Written task »
Repeat only the lines running from the beginning of the material through the line that contains "import Sketcher".

╭──

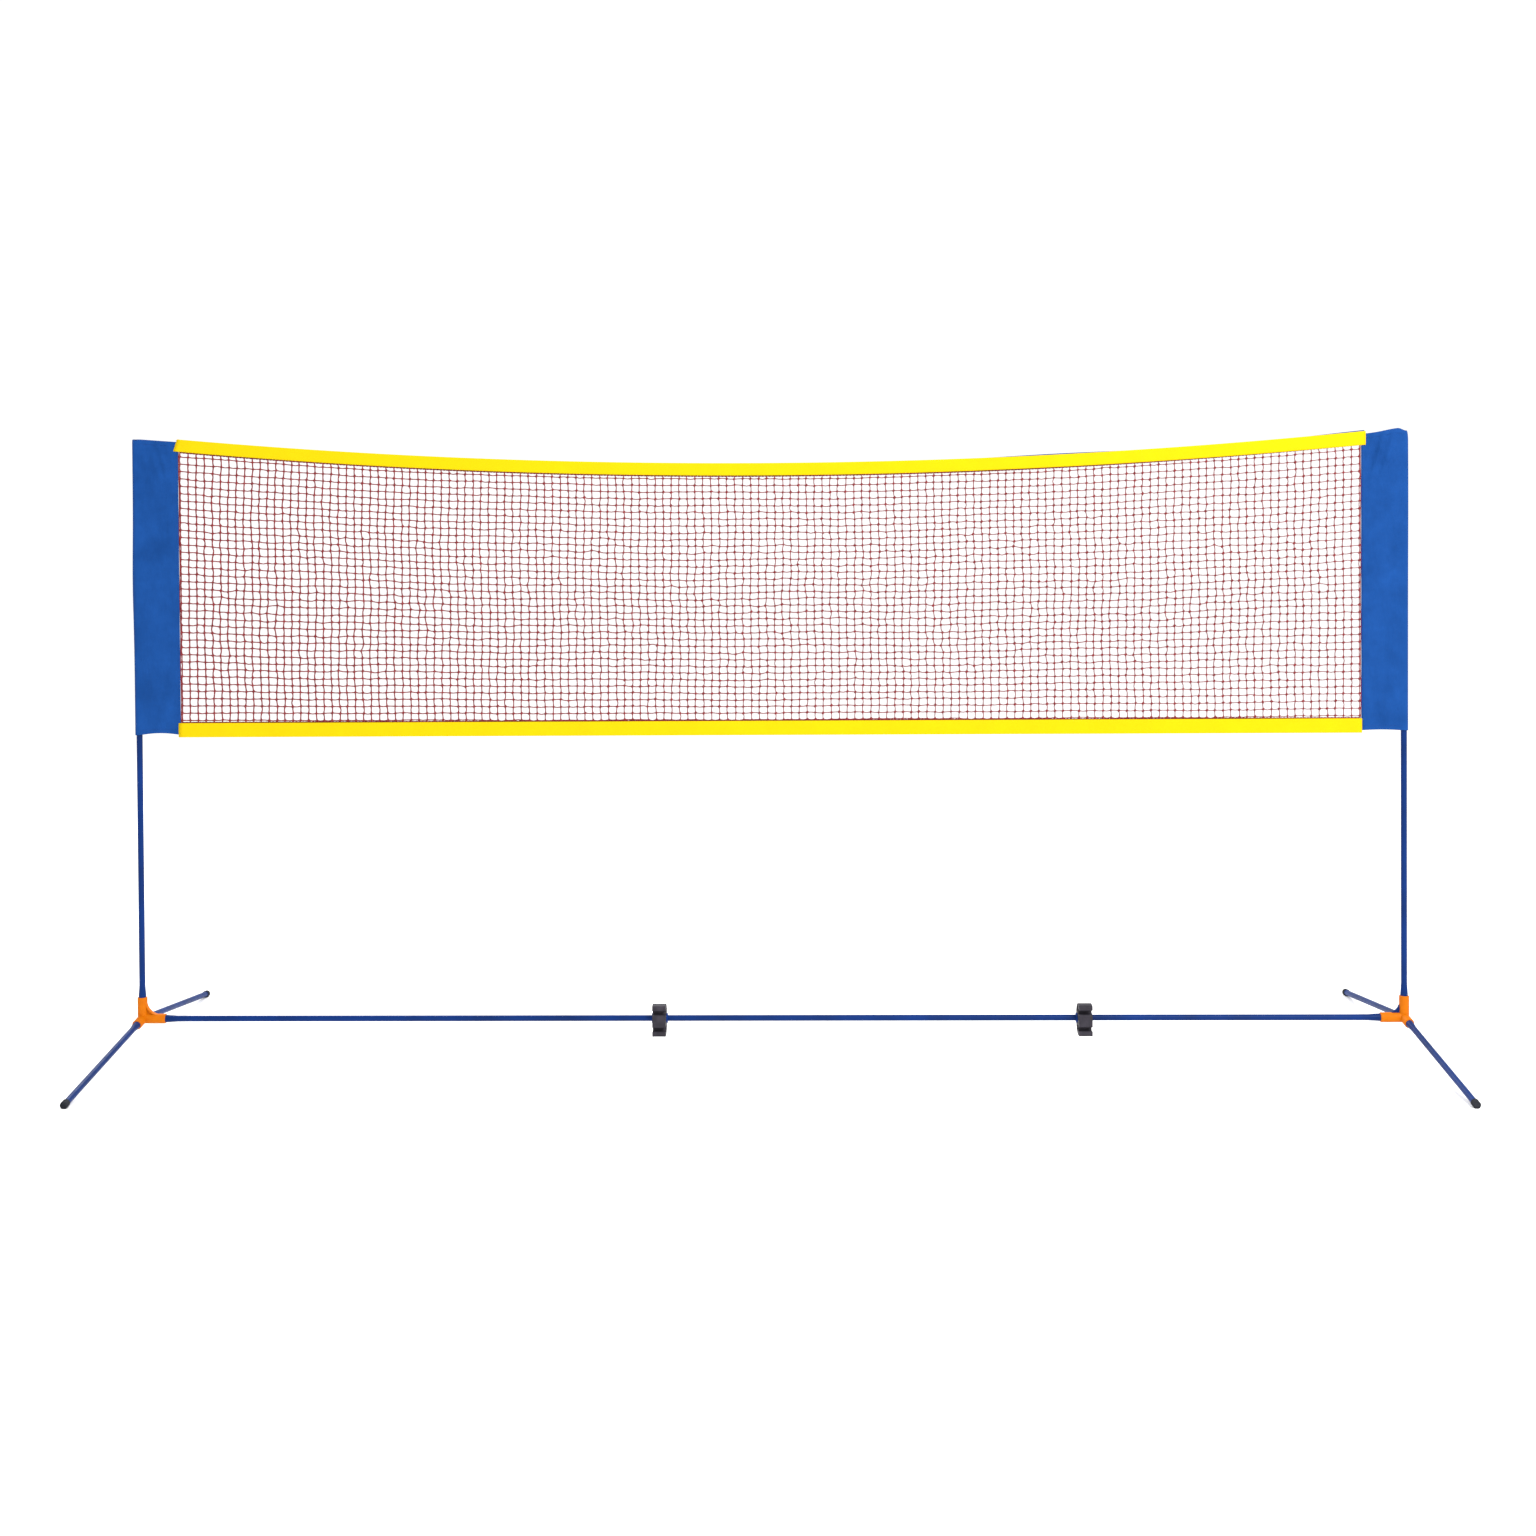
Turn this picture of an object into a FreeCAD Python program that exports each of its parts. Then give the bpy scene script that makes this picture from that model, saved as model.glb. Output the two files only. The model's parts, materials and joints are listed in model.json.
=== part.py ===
import FreeCAD, Part
import math
import os
import re
import Sketcher

# A free-standing net on two poles. Millimetres and degrees, +Z up. The origin is on the floor midway
# between the poles, +X runs along the crossbar and -Y is the front. Every tube, socket and cap is
# drawn in a frame of its own, with its origin at the hub of a corner connector, and then placed.

V = FreeCAD.Vector

# The driving dimensions
SIZES = {
    # The whole frame
    "pole_spacing": 3200,
    "net_top": 1550,
    "bar_level": 72,
    "leg_reach": 515,
    # Tubes, with a ferrule where each enters a connector and a spigot where two tubes join
    "tube_outer": 15,
    "tube_wall": 1.2,
    "ferrule_step": 1.8,
    "ferrule_show": 5,
    "ferrule_taper": 26,
    "spigot_length": 60,
    "spigot_root": 40,
    "fit_gap": 0.05,
    "bar_middle": 1060,
    "pole_joint": 690,
    # Corner connectors
    "socket_wall": 3,
    "hub_rise": 1.35,
    "socket_up": 55,
    "socket_in": 60,
    "socket_out": 44,
    "seat_up": 20,
    "seat_in": 22,
    "seat_out": 14,
    "end_gap": 0.2,
    "mouth_bevel": 1.2,
    "web_round": 37,
    "web_edge": 10,
    "web_thick": 4,
    "flange_wide": 12,
    "flange_thick": 3,
    "gusset_reach": 19,
    "gusset_edge": 1.5,
    "gusset_round": 24,
    "gusset_thick": 6,
    # Rubber foot caps and the plugs that close the tops of the poles
    "foot_wall": 1.7,
    "foot_flat": 0.5,
    "foot_length": 17,
    "foot_end": 4,
    "foot_bevel": 2.2,
    "plug_depth": 16,
    "plug_head": 3,
    "plug_bevel": 1.4,
    # Storage clips and the bushes that they turn on
    "clip_wide": 34,
    "clip_tall": 78,
    "clip_front": 38,
    "clip_rear": 16,
    "clip_round": 6,
    "clip_neck": 9,
    "seat_pitch": 42,
    "seat_back": 26,
    "seat_gap": 0.1,
    "seat_pinch": 2,
    "bush_wall": 3.35,
    "bush_rise": 1.6,
    "bush_lip": 3,
    "turn_gap": 0.08,
    "ring_wall": 3,
    "ring_ease": 0.5,
    "mouth_lead": 1.5,
    "clip_web": 4,
    "core_front": 13,
    "core_rear": 7,
    "core_step": 5,
    "left_clip_at": -278,
    "right_clip_at": 795,
    # The net
    "net_bottom": 791,
    "net_sag": 71,
    "band_below": 1,
    "seam_reach": 106,
    "band_overlap": 10,
    "top_band_tall": 31,
    "low_band_tall": 36,
    "band_cloth": 0.9,
    "cord_outer": 2.4,
    "side_cord_outer": 2.4,
    "soft_gap": 0.3,
    "net_thick": 1.6,
    "strand_wide": 3,
    "net_columns": 24,
    "net_rows": 8,
    # Sleeves that slip over the poles
    "sleeve_bottom": 797,
    "sleeve_ease": 2.4,
    "sleeve_cloth": 1,
    "sleeve_hem": 1.5,
    "sleeve_drop": 8,
    "sleeve_flat": 0.1,
    "seam_tab": 14,
    "seam_thick": 2.4,
    "seam_void": 0.6,
}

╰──

Full answer »
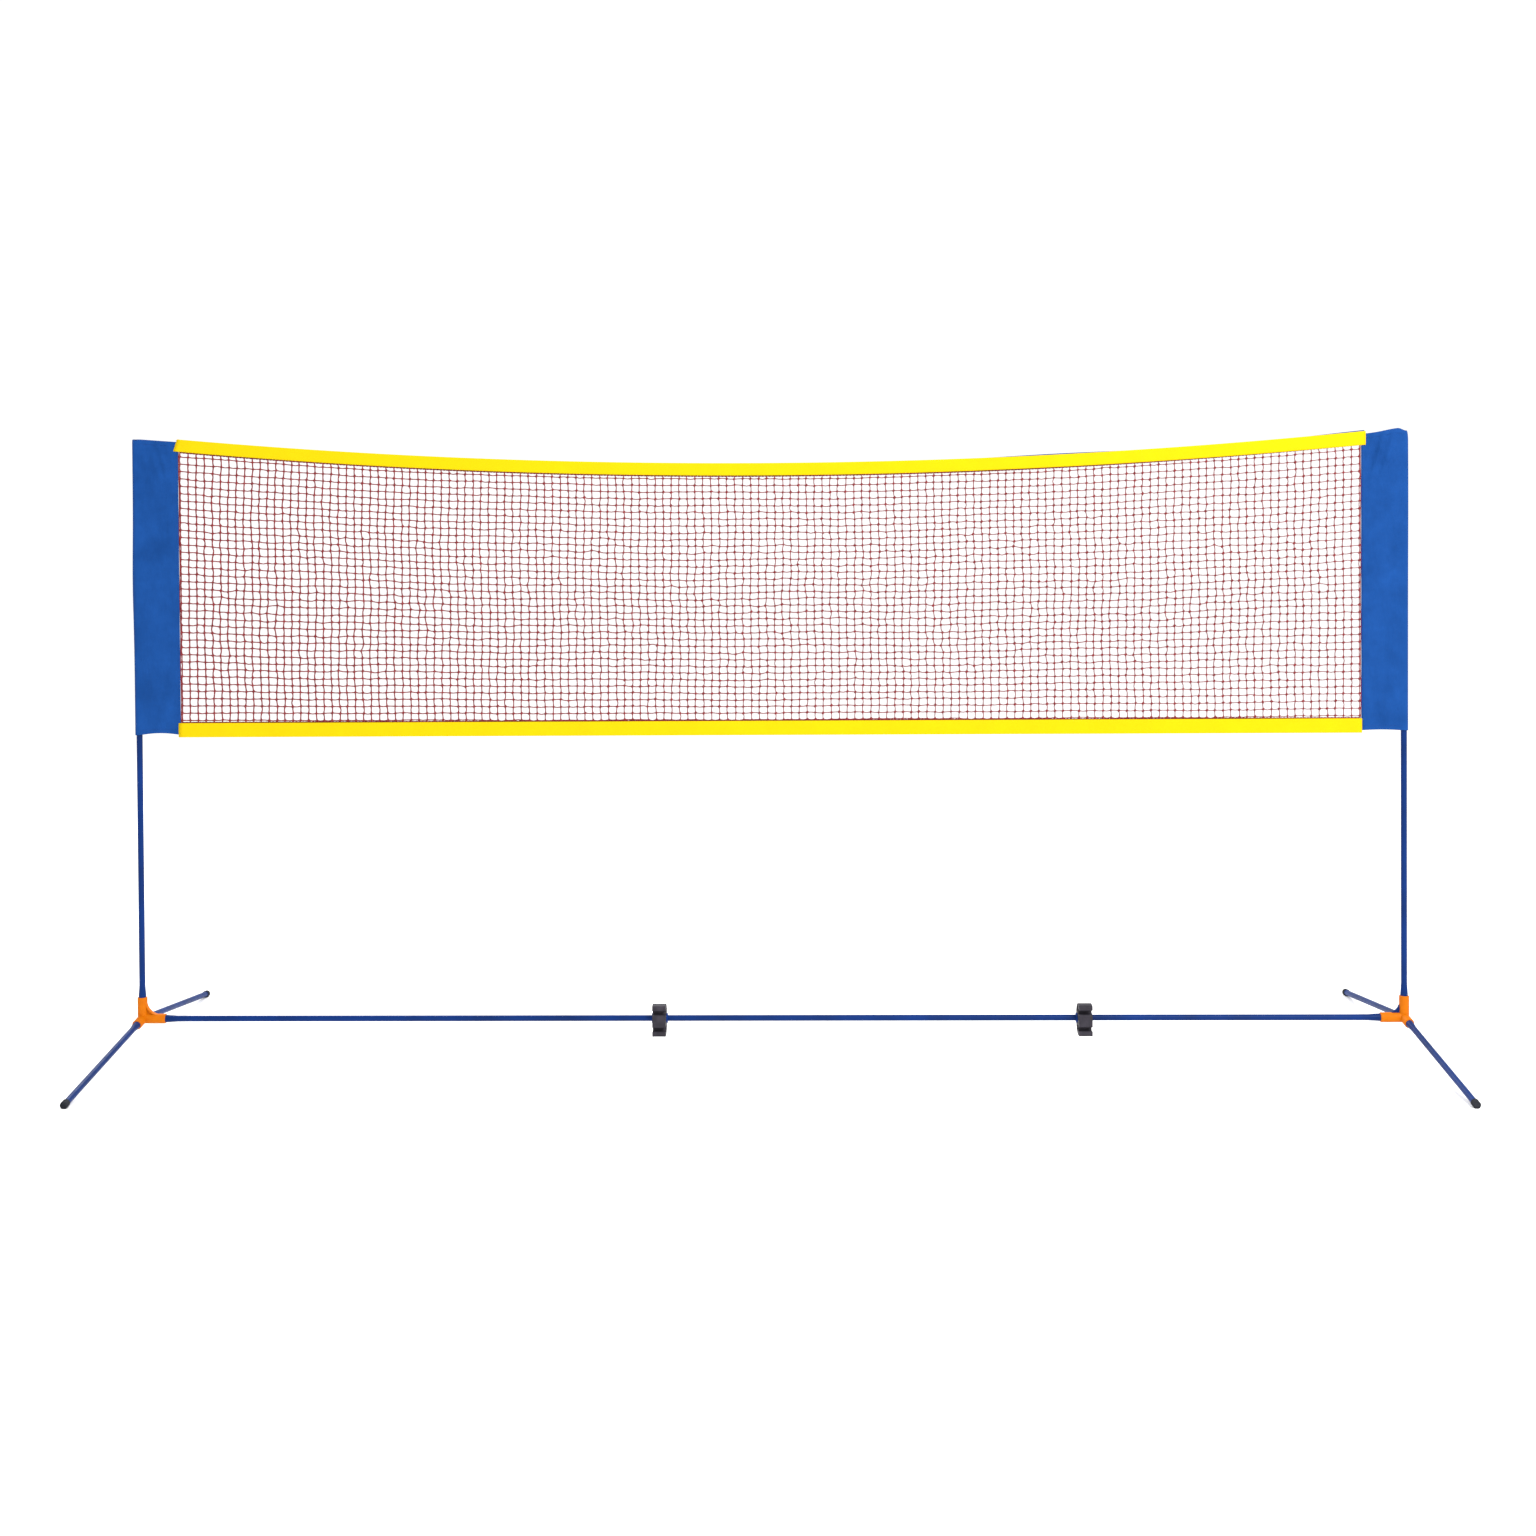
Turn this picture of an object into a FreeCAD Python program that exports each of its parts. Then give the bpy scene script that makes this picture from that model, saved as model.glb. Output the two files only. The model's parts, materials and joints are listed in model.json.
=== part.py ===
import FreeCAD, Part
import math
import os
import re
import Sketcher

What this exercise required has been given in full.